SCF offers an opportunity to improve working capital in a sustainable way. With reverse factoring as the underlying mechanism, it is buyer-rather than supplier-centric. Our clients and suppliers have seen a double digit reduction in working capital as a result of successful SCF programmes. While SCF can be difficult and time consuming, these steps can be key to implementing it successfully.

  1. Establish the desired outcome and resource accordingly

The absence of a clear strategy for the programme can lead to a failure even before it kicks off. SCF needs to have a clear owner, set of  objectives and a team of people who can influence and measure  change. It is also important to choose the right banking partner to support the SCF programme which will differ based on the desired outcomes: like improving working capital over a long term, or optimising supplier payment terms on a short term. The team should agree on a set of outcomes in the initial phase and determine the activities required.

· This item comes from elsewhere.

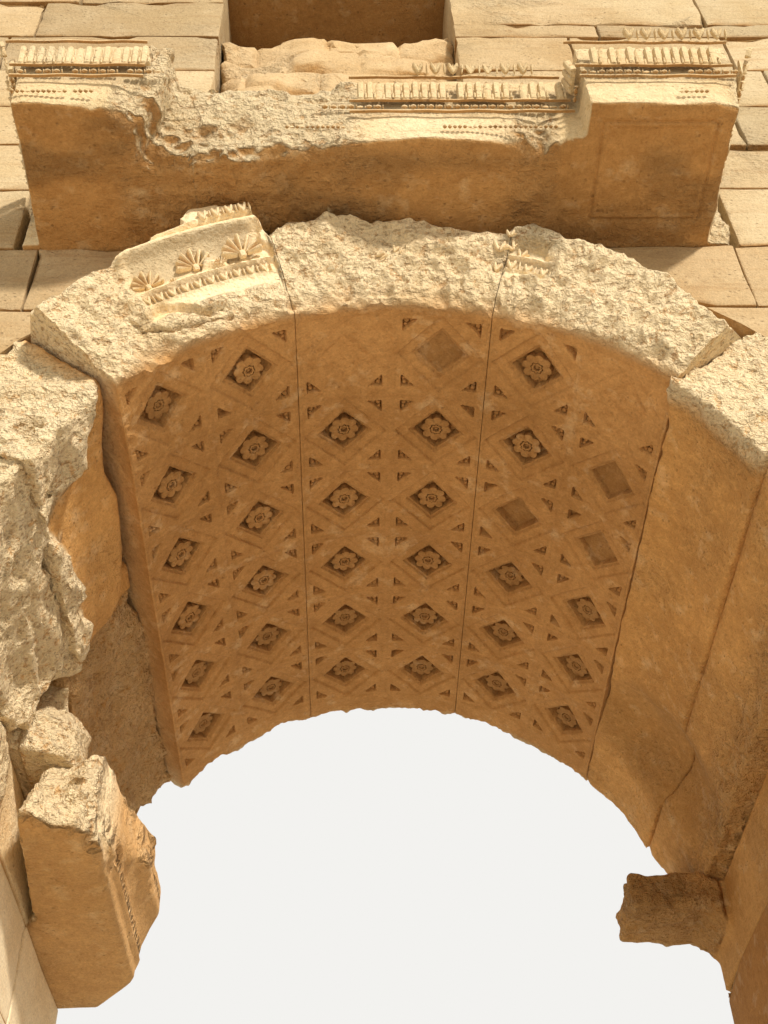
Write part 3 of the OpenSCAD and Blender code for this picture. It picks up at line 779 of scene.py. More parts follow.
def soffit_depth(angle, y):
    """How deep the underside is cut at each place, in metres."""
    column, row, across, along = coffer_place(angle, y)
    worn, next_worn, field = np.zeros(len(angle)), np.zeros(len(angle)), np.full(len(angle), FIELD_DEPTH)
    for c, values in WORN.items():
        here = column == c
        worn[here] = np.array(values)[row[here]]
        padded = np.array((FRONT_WEAR[c], *values, 0.5))
        step = np.where(along[here] < 0, row[here], row[here] + 2)
        next_worn[here] = np.where(step == 0, padded[0], np.minimum(padded[step], padded[row[here] + 1]))
        for (at, k), depth in SHALLOW.items():
            if at == c:
                field[here & (row == k)] = depth
    u, v = np.abs(across), np.abs(along)
    place = spots(arc(angle), y, 1.0)
    wobble = rough(place, 0.10, 2, 3) * (0.0015 + 0.006 * worn)
    ring = u / SLANT + v + wobble
    soft = 0.003 + 0.016 * worn

    def cut(reach, depth, edge):
        return ease(reach - ring, -edge, edge) * depth

    keep = 1 - ease(worn, 0.5, 1.0) * 0.8
    steps = cut(0.249, STEP_DEPTH, soft) + cut(0.164, STEP_DEPTH, soft)
    depth = steps * keep + cut(0.137, 1.0, 0.004 + 0.008 * worn) * field
    depth = depth + ease(np.minimum(PANEL_U - u, PANEL_V - v), 0.0, 0.006) * 0.004
    corner_u, corner_v = TRIANGLE_U - u, TRIANGLE_V - v
    triangle = np.minimum(np.minimum(corner_u, corner_v), (0.076 - corner_u - corner_v) * 0.707)
    triangle = triangle + rough(place, 0.05, 2, 8) * 0.003 * next_worn
    depth = depth + ease(triangle, -0.003, 0.005) * TRIANGLE_DEPTH * (1 - ease(next_worn, 0.5, 0.95))
    depth = depth * (1 - ease(y, 1.60, 1.63))
    scars = ease(rough(place, (0.16, 0.5, 1), 3, 33), 0.50, 0.62) * 0.006 * (0.3 + worn)
    pitted = ease(rough(place, 0.028, 1, 16), 0.62, 0.9) * 0.004 * (0.4 + worn)
    return soffit_skin(angle, y) + depth + scars + rough(place, 0.035, 2, 15) * 0.0014 + pitted


# Height of the archivolt's worn top over the intrados, at angles from the crown
TOP_TURN = [-50.1, -44.3, -34, -29, -26.6, -25.4, -22, -19.2, -18.3, -16.9, -16.5, -13.9, -10, -6.6,
            3.9, 8, 11.9, 16.1, 16.9, 19, 22.6, 25.5, 30.7, 35, 39.4, 43.7, 47, 50.1]
TOP_HEIGHT = [0.60, 0.63, 0.655, 0.68, 0.70, 0.755, 0.745, 0.72, 0.66, 0.55, 0.56, 0.61, 0.60, 0.615,
              0.605, 0.585, 0.55, 0.535, 0.57, 0.60, 0.575, 0.555, 0.58, 0.55, 0.53, 0.47, 0.44, 0.43]
# Depth of its mouldings, and of the slope where they have broken away, at heights over the intrados
FACE_Q = [0, 0.175, 0.182, 0.258, 0.262, 0.270, 0.276, 0.328, 0.333, 0.345,
          0.350, 0.40, 0.47, 0.530, 0.545, 0.552, 0.575, 0.60, 0.612, 0.80]
FACE_Y = [-1.80, -1.825, -1.852, -1.872, -1.888, -1.888, -1.876, -1.890, -1.925, -1.925,
          -1.898, -1.902, -1.925, -1.975, -2.030, -2.045, -2.045, -2.02, -2.06, -2.06]
SLOPE_Q = [0, 0.10, 0.30, 0.5, 0.62, 0.8]
SLOPE_Y = [-1.765, -1.83, -1.90, -1.985, -2.03, -2.03]


def archivolt_top(angle):
    """The worn top edge of the archivolt, as a height over the intrados."""
    return np.interp(angle, TOP_TURN, TOP_HEIGHT) + rough(spots(angle * 0.037, 7, 0), 0.10, 3, 17) * 0.012


def carved_share(angle, q):
    """Where the carving of the archivolt is still there."""
    left = ease(angle, -38.5, -36.5) * ease(-angle, 16.8, 17.4) * ease(q, 0.17, 0.21)
    band = ease(angle, 16.8, 17.0) * ease(-angle, -24.5, -22.5) * ease(q, 0.21, 0.25) * ease(-q, -0.47, -0.40)
    return np.maximum(left, band)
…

  1. Improve supplier collaboration and other internal/external stakeholders

Unlike many improvement projects, an SCF programme is a collaborative and outwards looking activity dependent on the level of relationship with your suppliers. There is a need to communicate with suppliers and explain what is in it for them, so they are ready to see the ‘long term’ benefits. This also helps them understand any implementation challenges involved.

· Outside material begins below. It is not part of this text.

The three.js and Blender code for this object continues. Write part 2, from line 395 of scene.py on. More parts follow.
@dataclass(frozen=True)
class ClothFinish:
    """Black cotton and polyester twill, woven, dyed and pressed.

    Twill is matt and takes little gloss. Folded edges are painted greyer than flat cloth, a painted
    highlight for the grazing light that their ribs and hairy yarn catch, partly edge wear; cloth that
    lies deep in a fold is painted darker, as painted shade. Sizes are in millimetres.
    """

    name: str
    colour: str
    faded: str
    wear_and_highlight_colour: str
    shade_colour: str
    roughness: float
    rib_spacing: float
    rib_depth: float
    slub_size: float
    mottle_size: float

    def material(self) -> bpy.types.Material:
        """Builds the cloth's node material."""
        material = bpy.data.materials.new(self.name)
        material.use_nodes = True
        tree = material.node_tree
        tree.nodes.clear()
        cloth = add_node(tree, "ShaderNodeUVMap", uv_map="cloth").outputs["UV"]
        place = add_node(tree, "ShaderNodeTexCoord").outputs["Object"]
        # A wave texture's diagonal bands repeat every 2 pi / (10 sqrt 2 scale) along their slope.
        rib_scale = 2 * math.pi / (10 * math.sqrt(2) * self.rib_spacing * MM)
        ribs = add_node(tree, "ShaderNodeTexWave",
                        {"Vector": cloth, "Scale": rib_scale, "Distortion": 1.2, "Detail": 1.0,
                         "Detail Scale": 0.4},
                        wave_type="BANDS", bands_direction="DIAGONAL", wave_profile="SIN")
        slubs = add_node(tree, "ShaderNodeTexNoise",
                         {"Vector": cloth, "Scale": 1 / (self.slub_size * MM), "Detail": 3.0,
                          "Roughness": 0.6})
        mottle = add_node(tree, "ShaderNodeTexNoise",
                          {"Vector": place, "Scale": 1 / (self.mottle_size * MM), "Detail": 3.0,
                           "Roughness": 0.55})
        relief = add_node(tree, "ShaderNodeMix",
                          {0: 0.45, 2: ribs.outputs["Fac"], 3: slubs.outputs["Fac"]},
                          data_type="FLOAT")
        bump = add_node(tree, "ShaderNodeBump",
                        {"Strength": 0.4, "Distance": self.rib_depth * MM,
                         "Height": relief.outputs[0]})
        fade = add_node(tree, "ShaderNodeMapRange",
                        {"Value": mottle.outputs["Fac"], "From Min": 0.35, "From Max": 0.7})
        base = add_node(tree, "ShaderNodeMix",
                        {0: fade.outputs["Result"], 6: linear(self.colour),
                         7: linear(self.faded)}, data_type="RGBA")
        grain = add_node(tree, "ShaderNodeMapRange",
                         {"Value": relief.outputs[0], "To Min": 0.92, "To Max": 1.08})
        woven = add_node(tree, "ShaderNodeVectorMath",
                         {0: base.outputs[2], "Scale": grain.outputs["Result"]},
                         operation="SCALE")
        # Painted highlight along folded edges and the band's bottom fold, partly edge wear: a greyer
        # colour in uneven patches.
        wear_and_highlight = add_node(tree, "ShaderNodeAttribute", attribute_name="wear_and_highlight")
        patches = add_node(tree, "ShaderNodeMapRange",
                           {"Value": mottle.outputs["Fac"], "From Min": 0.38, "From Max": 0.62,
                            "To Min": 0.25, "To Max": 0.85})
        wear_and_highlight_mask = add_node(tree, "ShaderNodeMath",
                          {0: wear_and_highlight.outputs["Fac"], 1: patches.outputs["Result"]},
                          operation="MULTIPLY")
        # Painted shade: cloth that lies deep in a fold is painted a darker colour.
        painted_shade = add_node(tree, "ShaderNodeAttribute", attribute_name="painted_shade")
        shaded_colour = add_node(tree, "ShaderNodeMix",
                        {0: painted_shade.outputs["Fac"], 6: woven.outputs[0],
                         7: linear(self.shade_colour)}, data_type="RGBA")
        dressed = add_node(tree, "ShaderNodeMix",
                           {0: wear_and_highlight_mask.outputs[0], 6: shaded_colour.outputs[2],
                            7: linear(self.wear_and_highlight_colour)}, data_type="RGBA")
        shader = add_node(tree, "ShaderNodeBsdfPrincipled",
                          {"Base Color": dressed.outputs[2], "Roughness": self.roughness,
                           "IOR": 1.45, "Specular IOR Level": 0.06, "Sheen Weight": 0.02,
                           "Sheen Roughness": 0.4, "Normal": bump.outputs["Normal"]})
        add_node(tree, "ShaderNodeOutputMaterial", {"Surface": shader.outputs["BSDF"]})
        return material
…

Suppliers should be given ‘options’ to choose from, such as multiple options for payment terms at different levels of discount to increase willingness to collaborate. Also, it is important not to expect to make everyone happy and to remain objective and avoid any personal bias towards certain suppliers.

  1. Spend data management

Spend data availability is an issue common to all procurement projects and is even more of a concern for SCF.  With increasing complexity and scale in global organisations, we see a pattern of reducing compliances and multiplicity of data formats. As a result, it can be difficult to form a good picture of spend and services that multiple units might have with the same supplier.

A good way to overcome this challenge is to adopt data management technology and process standardisation across the organisation to help you manage spend data in a usable format covering the supplier, spend and category information.

  1. Streamline your supply chain and have a proper contract database

Too many suppliers can become difficult to manage, with spend per supplier also too thin to make the programme worthwhile, so it is important to rationalise the supplier base, taking into account the long term sustainability of a supplier relationship at both category and subcategory levels.

It is also crucial to have good visibility of your contracts, dates, payment and commercial terms.  Together (with a robust spend data management), this will help you keep track of any loss in working capital management. Once complete, segment and choose suppliers to be included. Most successful programmes involve at least 60% of their supplier base in the SCF programme.

  1. Review internal processes and systems 

Finally, review processes and systems – Are your systems aligned to contracts?  Do you have a working P2P system? How do they help manage supplier relationships?

Make sure any changes to internal processes and systems suit your suppliers and you have correct anti-money laundering checks – some supply chain finance providers are getting tougher, particularly banks. Make sure all documents are signed by those with the correct legal authority and create a proper folder of documentation.